* [Given task]
Starting at the line containing "Keep writing the", please quote every line up to and including the line containing "module throat_snap() at_strap()", exactly, and nothing beyond.

* [Information supplied]
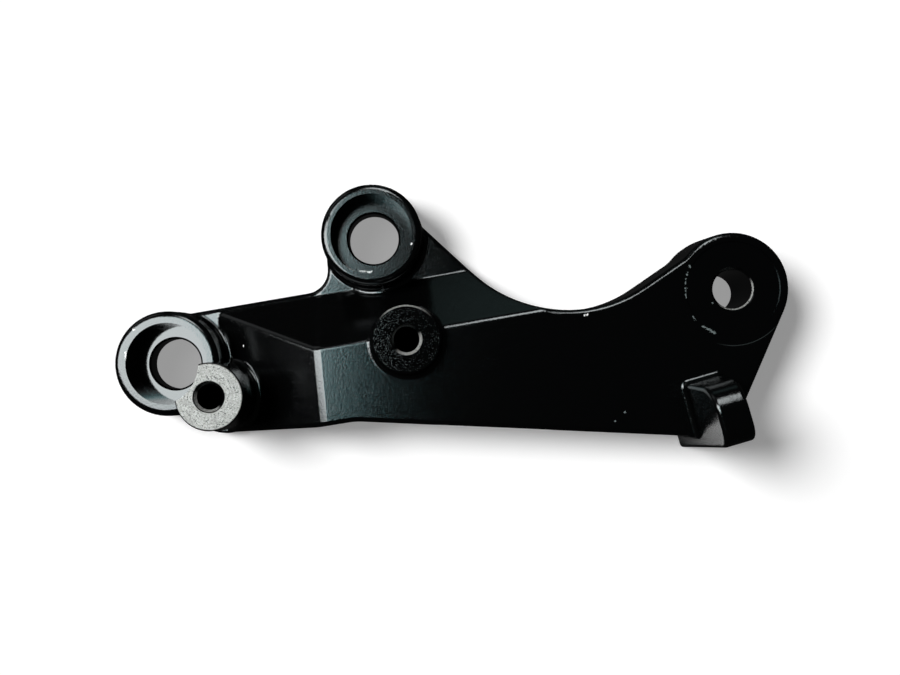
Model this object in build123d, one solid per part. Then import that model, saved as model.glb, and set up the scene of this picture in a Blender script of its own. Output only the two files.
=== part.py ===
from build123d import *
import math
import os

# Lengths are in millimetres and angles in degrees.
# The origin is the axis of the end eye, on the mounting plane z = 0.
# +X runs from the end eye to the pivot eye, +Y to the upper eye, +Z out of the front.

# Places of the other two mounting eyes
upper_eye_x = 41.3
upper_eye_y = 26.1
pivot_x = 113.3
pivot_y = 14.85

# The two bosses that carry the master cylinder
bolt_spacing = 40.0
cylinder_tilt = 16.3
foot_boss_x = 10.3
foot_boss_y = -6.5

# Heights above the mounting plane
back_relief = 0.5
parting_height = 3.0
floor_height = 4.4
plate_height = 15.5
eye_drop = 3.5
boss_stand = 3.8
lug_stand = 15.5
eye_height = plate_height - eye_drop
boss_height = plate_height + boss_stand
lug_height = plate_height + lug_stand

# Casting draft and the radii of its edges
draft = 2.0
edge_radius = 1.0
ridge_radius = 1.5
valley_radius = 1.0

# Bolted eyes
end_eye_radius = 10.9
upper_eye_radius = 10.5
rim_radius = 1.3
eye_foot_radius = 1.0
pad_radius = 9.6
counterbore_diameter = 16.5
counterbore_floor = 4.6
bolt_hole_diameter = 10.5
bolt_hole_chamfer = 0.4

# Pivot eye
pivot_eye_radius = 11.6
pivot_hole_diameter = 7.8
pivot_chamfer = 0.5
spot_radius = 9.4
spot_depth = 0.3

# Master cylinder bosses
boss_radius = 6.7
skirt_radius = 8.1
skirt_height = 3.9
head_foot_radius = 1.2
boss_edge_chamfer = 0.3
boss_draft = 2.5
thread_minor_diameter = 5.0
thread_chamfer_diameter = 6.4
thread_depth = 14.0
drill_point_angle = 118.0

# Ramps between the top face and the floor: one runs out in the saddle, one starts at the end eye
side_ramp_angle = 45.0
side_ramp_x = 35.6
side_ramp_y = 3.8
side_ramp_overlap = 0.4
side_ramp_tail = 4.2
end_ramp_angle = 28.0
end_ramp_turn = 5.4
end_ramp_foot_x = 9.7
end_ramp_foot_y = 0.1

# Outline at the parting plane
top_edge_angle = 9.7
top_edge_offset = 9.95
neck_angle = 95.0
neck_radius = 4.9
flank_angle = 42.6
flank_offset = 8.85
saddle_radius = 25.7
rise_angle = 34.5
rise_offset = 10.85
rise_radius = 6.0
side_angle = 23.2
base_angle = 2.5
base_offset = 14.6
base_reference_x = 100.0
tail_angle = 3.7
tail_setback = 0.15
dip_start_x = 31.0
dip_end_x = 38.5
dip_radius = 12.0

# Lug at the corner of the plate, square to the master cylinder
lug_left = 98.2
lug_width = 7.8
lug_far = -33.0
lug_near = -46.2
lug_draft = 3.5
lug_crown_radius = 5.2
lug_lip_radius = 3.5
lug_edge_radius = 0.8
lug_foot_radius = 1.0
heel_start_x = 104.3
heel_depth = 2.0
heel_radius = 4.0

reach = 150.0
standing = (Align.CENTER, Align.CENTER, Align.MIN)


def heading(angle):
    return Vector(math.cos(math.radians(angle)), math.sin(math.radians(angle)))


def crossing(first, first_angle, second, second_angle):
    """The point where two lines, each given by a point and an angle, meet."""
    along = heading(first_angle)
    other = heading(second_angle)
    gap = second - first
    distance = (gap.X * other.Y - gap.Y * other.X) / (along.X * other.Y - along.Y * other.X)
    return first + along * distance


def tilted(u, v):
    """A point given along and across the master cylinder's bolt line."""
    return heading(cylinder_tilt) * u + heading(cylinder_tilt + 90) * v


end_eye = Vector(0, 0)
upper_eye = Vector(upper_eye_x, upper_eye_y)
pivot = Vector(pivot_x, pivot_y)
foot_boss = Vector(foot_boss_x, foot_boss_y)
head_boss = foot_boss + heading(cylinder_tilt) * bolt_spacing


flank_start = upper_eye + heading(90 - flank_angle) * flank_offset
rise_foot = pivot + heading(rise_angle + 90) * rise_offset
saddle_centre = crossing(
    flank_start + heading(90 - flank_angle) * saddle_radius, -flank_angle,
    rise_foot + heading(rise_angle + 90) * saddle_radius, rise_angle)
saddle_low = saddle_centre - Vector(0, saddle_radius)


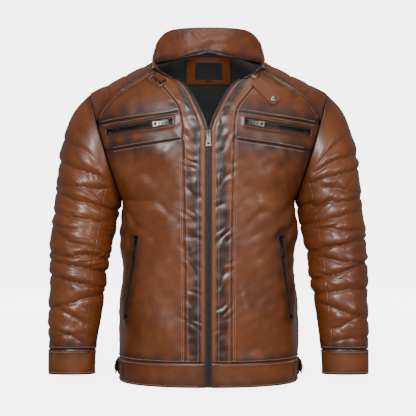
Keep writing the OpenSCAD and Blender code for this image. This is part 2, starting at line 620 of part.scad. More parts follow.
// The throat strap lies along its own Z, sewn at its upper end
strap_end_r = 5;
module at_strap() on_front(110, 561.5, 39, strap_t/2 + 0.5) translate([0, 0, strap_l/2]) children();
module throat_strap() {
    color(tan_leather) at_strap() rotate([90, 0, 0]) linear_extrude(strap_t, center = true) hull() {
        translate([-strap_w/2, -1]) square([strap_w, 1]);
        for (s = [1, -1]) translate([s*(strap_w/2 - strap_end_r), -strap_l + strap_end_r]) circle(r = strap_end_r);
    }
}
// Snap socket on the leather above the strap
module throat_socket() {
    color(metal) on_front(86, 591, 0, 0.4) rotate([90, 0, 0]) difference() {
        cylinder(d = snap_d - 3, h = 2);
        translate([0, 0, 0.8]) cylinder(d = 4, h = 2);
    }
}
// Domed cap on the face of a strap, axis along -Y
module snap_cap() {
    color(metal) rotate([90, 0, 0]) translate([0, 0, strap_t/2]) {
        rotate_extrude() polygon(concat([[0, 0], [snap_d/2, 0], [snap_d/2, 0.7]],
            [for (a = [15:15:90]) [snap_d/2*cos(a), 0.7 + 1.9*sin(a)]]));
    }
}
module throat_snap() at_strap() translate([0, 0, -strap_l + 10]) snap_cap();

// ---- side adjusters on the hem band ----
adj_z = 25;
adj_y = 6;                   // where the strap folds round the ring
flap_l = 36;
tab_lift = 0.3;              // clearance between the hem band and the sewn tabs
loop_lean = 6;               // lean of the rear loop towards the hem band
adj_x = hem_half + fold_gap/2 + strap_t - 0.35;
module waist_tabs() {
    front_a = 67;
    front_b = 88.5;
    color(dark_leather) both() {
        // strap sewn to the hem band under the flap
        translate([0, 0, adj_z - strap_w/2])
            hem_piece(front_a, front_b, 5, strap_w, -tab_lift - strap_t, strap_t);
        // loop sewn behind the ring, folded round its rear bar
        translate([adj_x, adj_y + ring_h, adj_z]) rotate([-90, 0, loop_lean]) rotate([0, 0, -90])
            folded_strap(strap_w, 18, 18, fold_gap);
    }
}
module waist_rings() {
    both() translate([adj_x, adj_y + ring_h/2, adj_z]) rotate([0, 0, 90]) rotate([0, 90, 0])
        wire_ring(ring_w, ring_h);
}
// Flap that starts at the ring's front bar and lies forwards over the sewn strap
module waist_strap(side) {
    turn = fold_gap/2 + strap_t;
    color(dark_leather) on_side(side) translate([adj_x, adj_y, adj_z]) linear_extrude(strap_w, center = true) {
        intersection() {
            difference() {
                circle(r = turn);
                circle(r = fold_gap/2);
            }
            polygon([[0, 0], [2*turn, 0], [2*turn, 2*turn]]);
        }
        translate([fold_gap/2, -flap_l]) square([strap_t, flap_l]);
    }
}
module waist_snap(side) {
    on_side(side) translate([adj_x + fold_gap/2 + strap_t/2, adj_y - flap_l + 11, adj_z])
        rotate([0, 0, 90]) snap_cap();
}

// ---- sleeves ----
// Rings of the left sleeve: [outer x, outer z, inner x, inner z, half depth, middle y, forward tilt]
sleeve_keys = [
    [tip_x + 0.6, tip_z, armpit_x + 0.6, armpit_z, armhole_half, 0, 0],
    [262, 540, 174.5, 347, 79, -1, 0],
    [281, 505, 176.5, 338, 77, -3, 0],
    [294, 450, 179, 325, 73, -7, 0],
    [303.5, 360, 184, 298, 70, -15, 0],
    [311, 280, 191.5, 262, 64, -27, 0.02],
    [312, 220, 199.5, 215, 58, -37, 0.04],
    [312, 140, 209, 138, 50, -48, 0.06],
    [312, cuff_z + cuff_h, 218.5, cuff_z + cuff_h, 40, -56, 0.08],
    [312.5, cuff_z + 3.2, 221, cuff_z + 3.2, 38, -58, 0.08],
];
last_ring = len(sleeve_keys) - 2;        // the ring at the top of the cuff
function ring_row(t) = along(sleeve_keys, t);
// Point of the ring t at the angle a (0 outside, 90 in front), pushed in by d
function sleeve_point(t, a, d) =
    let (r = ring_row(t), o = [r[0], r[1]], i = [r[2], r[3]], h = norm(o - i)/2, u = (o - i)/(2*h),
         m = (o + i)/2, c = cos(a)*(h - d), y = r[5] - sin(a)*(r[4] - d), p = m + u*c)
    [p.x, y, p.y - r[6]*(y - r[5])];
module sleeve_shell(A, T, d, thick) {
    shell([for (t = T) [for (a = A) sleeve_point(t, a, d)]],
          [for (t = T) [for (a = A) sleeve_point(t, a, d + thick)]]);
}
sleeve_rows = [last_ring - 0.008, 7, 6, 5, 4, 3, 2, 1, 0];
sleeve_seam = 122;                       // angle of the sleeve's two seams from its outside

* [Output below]
Keep writing the OpenSCAD and Blender code for this image. This is part 2, starting at line 620 of part.scad. More parts follow.
// The throat strap lies along its own Z, sewn at its upper end
strap_end_r = 5;
module at_strap() on_front(110, 561.5, 39, strap_t/2 + 0.5) translate([0, 0, strap_l/2]) children();
module throat_strap() {
    color(tan_leather) at_strap() rotate([90, 0, 0]) linear_extrude(strap_t, center = true) hull() {
        translate([-strap_w/2, -1]) square([strap_w, 1]);
        for (s = [1, -1]) translate([s*(strap_w/2 - strap_end_r), -strap_l + strap_end_r]) circle(r = strap_end_r);
    }
}
// Snap socket on the leather above the strap
module throat_socket() {
    color(metal) on_front(86, 591, 0, 0.4) rotate([90, 0, 0]) difference() {
        cylinder(d = snap_d - 3, h = 2);
        translate([0, 0, 0.8]) cylinder(d = 4, h = 2);
    }
}
// Domed cap on the face of a strap, axis along -Y
module snap_cap() {
    color(metal) rotate([90, 0, 0]) translate([0, 0, strap_t/2]) {
        rotate_extrude() polygon(concat([[0, 0], [snap_d/2, 0], [snap_d/2, 0.7]],
            [for (a = [15:15:90]) [snap_d/2*cos(a), 0.7 + 1.9*sin(a)]]));
    }
}
module throat_snap() at_strap() translate([0, 0, -strap_l + 10]) snap_cap();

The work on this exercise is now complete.